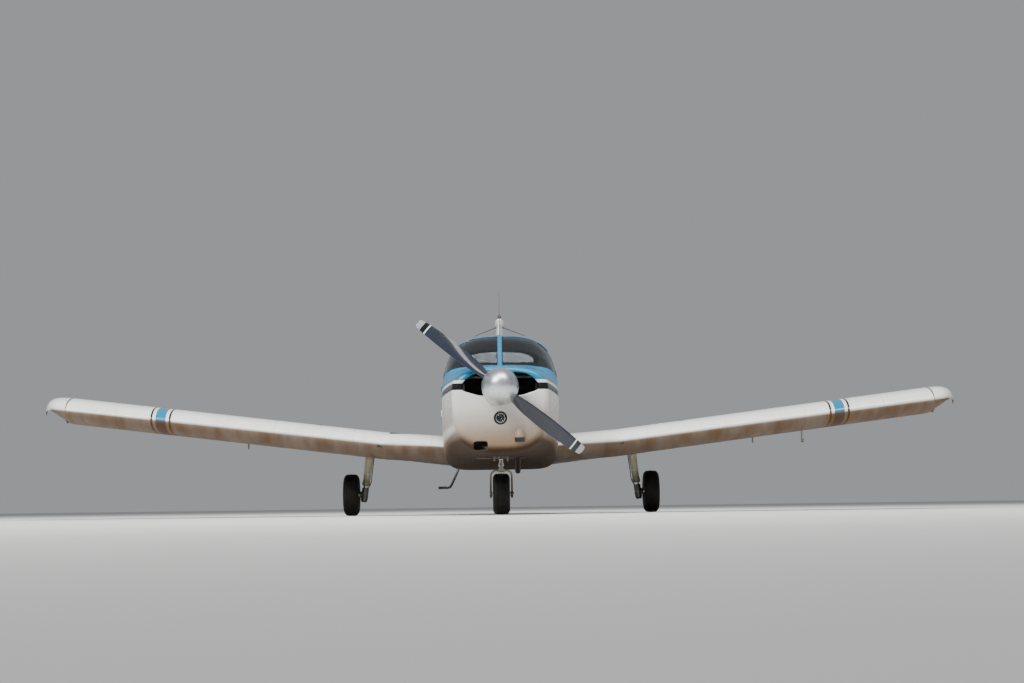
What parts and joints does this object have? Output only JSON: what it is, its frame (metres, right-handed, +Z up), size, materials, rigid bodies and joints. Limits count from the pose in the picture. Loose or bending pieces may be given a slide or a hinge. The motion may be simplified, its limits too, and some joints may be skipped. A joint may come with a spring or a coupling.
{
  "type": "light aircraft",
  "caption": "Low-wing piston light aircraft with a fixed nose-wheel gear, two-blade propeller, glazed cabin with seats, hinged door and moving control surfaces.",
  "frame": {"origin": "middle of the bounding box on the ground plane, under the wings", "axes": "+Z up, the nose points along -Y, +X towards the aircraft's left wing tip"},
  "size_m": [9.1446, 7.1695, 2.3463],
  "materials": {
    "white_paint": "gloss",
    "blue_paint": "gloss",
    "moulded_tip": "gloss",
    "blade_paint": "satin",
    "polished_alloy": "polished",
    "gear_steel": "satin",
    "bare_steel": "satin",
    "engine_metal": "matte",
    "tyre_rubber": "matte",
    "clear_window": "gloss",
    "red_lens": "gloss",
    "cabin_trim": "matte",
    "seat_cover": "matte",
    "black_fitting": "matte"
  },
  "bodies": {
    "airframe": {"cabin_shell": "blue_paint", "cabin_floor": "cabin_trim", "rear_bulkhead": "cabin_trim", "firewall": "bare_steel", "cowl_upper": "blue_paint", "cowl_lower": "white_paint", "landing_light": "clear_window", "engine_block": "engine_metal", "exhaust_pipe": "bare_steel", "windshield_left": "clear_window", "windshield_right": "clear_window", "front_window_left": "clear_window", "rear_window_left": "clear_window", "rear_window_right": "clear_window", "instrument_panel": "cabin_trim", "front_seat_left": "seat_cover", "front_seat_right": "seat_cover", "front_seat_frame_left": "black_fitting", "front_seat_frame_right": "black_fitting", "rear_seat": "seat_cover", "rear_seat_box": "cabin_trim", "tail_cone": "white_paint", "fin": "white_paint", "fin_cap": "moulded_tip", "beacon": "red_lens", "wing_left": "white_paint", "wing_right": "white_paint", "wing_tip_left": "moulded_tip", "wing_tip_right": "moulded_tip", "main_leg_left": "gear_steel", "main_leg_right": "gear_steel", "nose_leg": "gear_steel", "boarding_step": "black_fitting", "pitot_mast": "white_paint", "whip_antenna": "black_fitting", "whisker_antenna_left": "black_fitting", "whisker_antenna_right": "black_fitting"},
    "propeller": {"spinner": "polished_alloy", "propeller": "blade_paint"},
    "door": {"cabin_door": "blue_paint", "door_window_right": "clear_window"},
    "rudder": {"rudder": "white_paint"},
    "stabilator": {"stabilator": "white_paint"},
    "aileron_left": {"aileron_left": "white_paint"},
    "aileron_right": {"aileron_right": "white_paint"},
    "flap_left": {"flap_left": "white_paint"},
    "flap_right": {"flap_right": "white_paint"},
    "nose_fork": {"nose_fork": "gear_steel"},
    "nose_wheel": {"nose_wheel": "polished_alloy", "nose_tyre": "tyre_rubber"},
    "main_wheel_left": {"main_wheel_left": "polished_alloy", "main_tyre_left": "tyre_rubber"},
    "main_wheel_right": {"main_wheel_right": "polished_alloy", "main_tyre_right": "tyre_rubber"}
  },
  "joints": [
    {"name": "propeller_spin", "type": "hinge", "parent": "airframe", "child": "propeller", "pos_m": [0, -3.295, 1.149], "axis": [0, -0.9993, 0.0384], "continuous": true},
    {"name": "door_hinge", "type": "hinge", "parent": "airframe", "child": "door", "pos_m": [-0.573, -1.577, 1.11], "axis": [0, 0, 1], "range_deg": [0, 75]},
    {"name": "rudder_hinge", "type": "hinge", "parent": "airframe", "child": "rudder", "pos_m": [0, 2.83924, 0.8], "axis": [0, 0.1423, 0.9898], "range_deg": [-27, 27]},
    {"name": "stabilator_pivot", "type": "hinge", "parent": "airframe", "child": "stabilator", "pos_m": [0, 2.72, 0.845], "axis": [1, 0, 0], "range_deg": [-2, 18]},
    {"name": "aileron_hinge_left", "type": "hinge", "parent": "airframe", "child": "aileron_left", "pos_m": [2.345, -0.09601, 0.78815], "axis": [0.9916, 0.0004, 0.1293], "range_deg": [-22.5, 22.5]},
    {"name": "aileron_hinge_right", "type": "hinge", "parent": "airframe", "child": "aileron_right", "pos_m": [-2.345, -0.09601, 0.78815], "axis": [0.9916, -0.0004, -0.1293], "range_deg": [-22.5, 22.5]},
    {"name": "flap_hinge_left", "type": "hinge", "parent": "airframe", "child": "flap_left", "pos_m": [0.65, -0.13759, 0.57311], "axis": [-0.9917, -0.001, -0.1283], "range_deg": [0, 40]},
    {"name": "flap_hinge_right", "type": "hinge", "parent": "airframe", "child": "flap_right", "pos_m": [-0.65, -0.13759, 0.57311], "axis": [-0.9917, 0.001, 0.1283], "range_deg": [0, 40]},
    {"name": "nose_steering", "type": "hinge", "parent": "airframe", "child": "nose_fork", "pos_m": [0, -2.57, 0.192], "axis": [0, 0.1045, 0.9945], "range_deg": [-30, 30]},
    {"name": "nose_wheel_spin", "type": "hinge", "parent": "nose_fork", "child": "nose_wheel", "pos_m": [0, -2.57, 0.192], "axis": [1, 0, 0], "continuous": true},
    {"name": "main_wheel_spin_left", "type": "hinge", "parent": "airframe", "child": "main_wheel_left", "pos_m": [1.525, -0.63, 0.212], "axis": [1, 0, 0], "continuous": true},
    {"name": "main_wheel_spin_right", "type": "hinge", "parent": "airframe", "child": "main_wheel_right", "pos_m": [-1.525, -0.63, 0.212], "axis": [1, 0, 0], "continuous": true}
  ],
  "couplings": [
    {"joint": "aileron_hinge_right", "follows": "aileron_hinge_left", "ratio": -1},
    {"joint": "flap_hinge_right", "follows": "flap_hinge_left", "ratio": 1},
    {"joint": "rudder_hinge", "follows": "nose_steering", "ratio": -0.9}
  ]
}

------------------------------

Your instructions: Each line of the listing should be echoed back exactly.

Reply to the task:
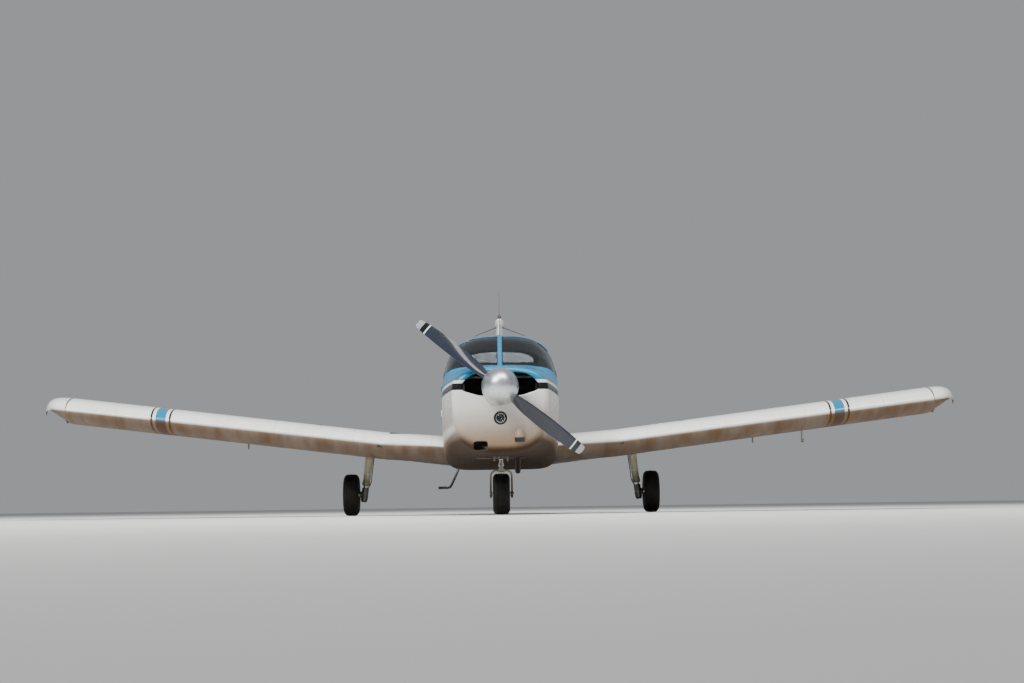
What parts and joints does this object have? Output only JSON: what it is, its frame (metres, right-handed, +Z up), size, materials, rigid bodies and joints. Limits count from the pose in the picture. Loose or bending pieces may be given a slide or a hinge. The motion may be simplified, its limits too, and some joints may be skipped. A joint may come with a spring or a coupling.
{
  "type": "light aircraft",
  "caption": "Low-wing piston light aircraft with a fixed nose-wheel gear, two-blade propeller, glazed cabin with seats, hinged door and moving control surfaces.",
  "frame": {"origin": "middle of the bounding box on the ground plane, under the wings", "axes": "+Z up, the nose points along -Y, +X towards the aircraft's left wing tip"},
  "size_m": [9.1446, 7.1695, 2.3463],
  "materials": {
    "white_paint": "gloss",
    "blue_paint": "gloss",
    "moulded_tip": "gloss",
    "blade_paint": "satin",
    "polished_alloy": "polished",
    "gear_steel": "satin",
    "bare_steel": "satin",
    "engine_metal": "matte",
    "tyre_rubber": "matte",
    "clear_window": "gloss",
    "red_lens": "gloss",
    "cabin_trim": "matte",
    "seat_cover": "matte",
    "black_fitting": "matte"
  },
  "bodies": {
    "airframe": {"cabin_shell": "blue_paint", "cabin_floor": "cabin_trim", "rear_bulkhead": "cabin_trim", "firewall": "bare_steel", "cowl_upper": "blue_paint", "cowl_lower": "white_paint", "landing_light": "clear_window", "engine_block": "engine_metal", "exhaust_pipe": "bare_steel", "windshield_left": "clear_window", "windshield_right": "clear_window", "front_window_left": "clear_window", "rear_window_left": "clear_window", "rear_window_right": "clear_window", "instrument_panel": "cabin_trim", "front_seat_left": "seat_cover", "front_seat_right": "seat_cover", "front_seat_frame_left": "black_fitting", "front_seat_frame_right": "black_fitting", "rear_seat": "seat_cover", "rear_seat_box": "cabin_trim", "tail_cone": "white_paint", "fin": "white_paint", "fin_cap": "moulded_tip", "beacon": "red_lens", "wing_left": "white_paint", "wing_right": "white_paint", "wing_tip_left": "moulded_tip", "wing_tip_right": "moulded_tip", "main_leg_left": "gear_steel", "main_leg_right": "gear_steel", "nose_leg": "gear_steel", "boarding_step": "black_fitting", "pitot_mast": "white_paint", "whip_antenna": "black_fitting", "whisker_antenna_left": "black_fitting", "whisker_antenna_right": "black_fitting"},
    "propeller": {"spinner": "polished_alloy", "propeller": "blade_paint"},
    "door": {"cabin_door": "blue_paint", "door_window_right": "clear_window"},
    "rudder": {"rudder": "white_paint"},
    "stabilator": {"stabilator": "white_paint"},
    "aileron_left": {"aileron_left": "white_paint"},
    "aileron_right": {"aileron_right": "white_paint"},
    "flap_left": {"flap_left": "white_paint"},
    "flap_right": {"flap_right": "white_paint"},
    "nose_fork": {"nose_fork": "gear_steel"},
    "nose_wheel": {"nose_wheel": "polished_alloy", "nose_tyre": "tyre_rubber"},
    "main_wheel_left": {"main_wheel_left": "polished_alloy", "main_tyre_left": "tyre_rubber"},
    "main_wheel_right": {"main_wheel_right": "polished_alloy", "main_tyre_right": "tyre_rubber"}
  },
  "joints": [
    {"name": "propeller_spin", "type": "hinge", "parent": "airframe", "child": "propeller", "pos_m": [0, -3.295, 1.149], "axis": [0, -0.9993, 0.0384], "continuous": true},
    {"name": "door_hinge", "type": "hinge", "parent": "airframe", "child": "door", "pos_m": [-0.573, -1.577, 1.11], "axis": [0, 0, 1], "range_deg": [0, 75]},
    {"name": "rudder_hinge", "type": "hinge", "parent": "airframe", "child": "rudder", "pos_m": [0, 2.83924, 0.8], "axis": [0, 0.1423, 0.9898], "range_deg": [-27, 27]},
    {"name": "stabilator_pivot", "type": "hinge", "parent": "airframe", "child": "stabilator", "pos_m": [0, 2.72, 0.845], "axis": [1, 0, 0], "range_deg": [-2, 18]},
    {"name": "aileron_hinge_left", "type": "hinge", "parent": "airframe", "child": "aileron_left", "pos_m": [2.345, -0.09601, 0.78815], "axis": [0.9916, 0.0004, 0.1293], "range_deg": [-22.5, 22.5]},
    {"name": "aileron_hinge_right", "type": "hinge", "parent": "airframe", "child": "aileron_right", "pos_m": [-2.345, -0.09601, 0.78815], "axis": [0.9916, -0.0004, -0.1293], "range_deg": [-22.5, 22.5]},
    {"name": "flap_hinge_left", "type": "hinge", "parent": "airframe", "child": "flap_left", "pos_m": [0.65, -0.13759, 0.57311], "axis": [-0.9917, -0.001, -0.1283], "range_deg": [0, 40]},
    {"name": "flap_hinge_right", "type": "hinge", "parent": "airframe", "child": "flap_right", "pos_m": [-0.65, -0.13759, 0.57311], "axis": [-0.9917, 0.001, 0.1283], "range_deg": [0, 40]},
    {"name": "nose_steering", "type": "hinge", "parent": "airframe", "child": "nose_fork", "pos_m": [0, -2.57, 0.192], "axis": [0, 0.1045, 0.9945], "range_deg": [-30, 30]},
    {"name": "nose_wheel_spin", "type": "hinge", "parent": "nose_fork", "child": "nose_wheel", "pos_m": [0, -2.57, 0.192], "axis": [1, 0, 0], "continuous": true},
    {"name": "main_wheel_spin_left", "type": "hinge", "parent": "airframe", "child": "main_wheel_left", "pos_m": [1.525, -0.63, 0.212], "axis": [1, 0, 0], "continuous": true},
    {"name": "main_wheel_spin_right", "type": "hinge", "parent": "airframe", "child": "main_wheel_right", "pos_m": [-1.525, -0.63, 0.212], "axis": [1, 0, 0], "continuous": true}
  ],
  "couplings": [
    {"joint": "aileron_hinge_right", "follows": "aileron_hinge_left", "ratio": -1},
    {"joint": "flap_hinge_right", "follows": "flap_hinge_left", "ratio": 1},
    {"joint": "rudder_hinge", "follows": "nose_steering", "ratio": -0.9}
  ]
}